━━━━━ EXTRACTED RECORDS

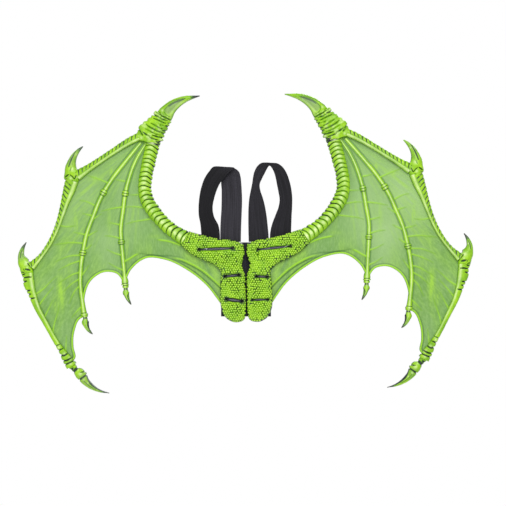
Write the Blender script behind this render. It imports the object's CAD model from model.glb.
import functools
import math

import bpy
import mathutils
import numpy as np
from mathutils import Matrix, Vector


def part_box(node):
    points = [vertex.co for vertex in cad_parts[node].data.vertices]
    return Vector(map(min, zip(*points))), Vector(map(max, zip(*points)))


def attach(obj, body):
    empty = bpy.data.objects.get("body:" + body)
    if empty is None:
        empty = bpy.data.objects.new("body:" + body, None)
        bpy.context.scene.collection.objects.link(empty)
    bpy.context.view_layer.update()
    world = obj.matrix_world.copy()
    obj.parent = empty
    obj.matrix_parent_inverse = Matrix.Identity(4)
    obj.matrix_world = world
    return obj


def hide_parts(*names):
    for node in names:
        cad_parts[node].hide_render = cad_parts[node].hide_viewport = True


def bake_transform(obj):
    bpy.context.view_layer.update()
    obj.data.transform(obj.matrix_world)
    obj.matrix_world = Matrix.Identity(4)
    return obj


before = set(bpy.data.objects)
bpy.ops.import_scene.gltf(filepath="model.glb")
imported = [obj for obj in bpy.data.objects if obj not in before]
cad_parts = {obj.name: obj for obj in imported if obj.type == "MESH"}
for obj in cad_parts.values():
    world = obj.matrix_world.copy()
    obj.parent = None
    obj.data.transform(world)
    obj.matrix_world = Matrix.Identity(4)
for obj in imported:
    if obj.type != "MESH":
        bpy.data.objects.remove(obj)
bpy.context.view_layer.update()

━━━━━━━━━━
━━━━━ EXTRACTED RECORDS

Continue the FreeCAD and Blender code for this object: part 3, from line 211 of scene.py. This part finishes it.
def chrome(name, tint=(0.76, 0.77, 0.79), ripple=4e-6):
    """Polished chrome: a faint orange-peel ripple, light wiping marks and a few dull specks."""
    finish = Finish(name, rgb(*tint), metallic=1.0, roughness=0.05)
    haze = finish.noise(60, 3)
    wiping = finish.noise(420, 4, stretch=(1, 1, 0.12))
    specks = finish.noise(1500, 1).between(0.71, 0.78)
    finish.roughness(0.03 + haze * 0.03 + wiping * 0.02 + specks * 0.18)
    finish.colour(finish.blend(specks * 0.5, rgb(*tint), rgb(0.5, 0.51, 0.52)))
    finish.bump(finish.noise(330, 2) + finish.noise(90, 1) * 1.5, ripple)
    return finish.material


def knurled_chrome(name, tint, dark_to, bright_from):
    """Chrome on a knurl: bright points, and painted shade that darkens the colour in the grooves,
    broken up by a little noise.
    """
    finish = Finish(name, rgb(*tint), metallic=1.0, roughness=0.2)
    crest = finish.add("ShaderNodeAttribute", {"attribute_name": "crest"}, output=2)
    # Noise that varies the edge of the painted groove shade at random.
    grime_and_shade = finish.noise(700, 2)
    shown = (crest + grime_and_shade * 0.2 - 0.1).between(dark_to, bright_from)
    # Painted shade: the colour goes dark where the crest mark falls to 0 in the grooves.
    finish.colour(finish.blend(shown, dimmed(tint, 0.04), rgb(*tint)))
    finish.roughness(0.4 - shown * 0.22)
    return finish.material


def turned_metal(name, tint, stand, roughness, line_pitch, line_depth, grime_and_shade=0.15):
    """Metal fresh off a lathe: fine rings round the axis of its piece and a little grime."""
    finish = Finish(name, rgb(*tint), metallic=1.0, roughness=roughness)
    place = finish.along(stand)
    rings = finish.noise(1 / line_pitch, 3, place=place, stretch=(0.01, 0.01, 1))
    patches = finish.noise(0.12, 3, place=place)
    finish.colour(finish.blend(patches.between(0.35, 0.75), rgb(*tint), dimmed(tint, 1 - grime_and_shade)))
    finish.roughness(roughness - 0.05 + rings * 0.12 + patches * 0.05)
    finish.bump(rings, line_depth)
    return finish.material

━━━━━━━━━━

■ SET TASK
Each line from the line containing "from mathutils import Matrix, Vector" through the line containing "obj.data.transform(world)" is to be transcribed exactly, and no other line.

■ TASK RESPONSE
from mathutils import Matrix, Vector


def part_box(node):
    points = [vertex.co for vertex in cad_parts[node].data.vertices]
    return Vector(map(min, zip(*points))), Vector(map(max, zip(*points)))


def attach(obj, body):
    empty = bpy.data.objects.get("body:" + body)
    if empty is None:
        empty = bpy.data.objects.new("body:" + body, None)
        bpy.context.scene.collection.objects.link(empty)
    bpy.context.view_layer.update()
    world = obj.matrix_world.copy()
    obj.parent = empty
    obj.matrix_parent_inverse = Matrix.Identity(4)
    obj.matrix_world = world
    return obj


def hide_parts(*names):
    for node in names:
        cad_parts[node].hide_render = cad_parts[node].hide_viewport = True


def bake_transform(obj):
    bpy.context.view_layer.update()
    obj.data.transform(obj.matrix_world)
    obj.matrix_world = Matrix.Identity(4)
    return obj


before = set(bpy.data.objects)
bpy.ops.import_scene.gltf(filepath="model.glb")
imported = [obj for obj in bpy.data.objects if obj not in before]
cad_parts = {obj.name: obj for obj in imported if obj.type == "MESH"}
for obj in cad_parts.values():
    world = obj.matrix_world.copy()
    obj.parent = None
    obj.data.transform(world)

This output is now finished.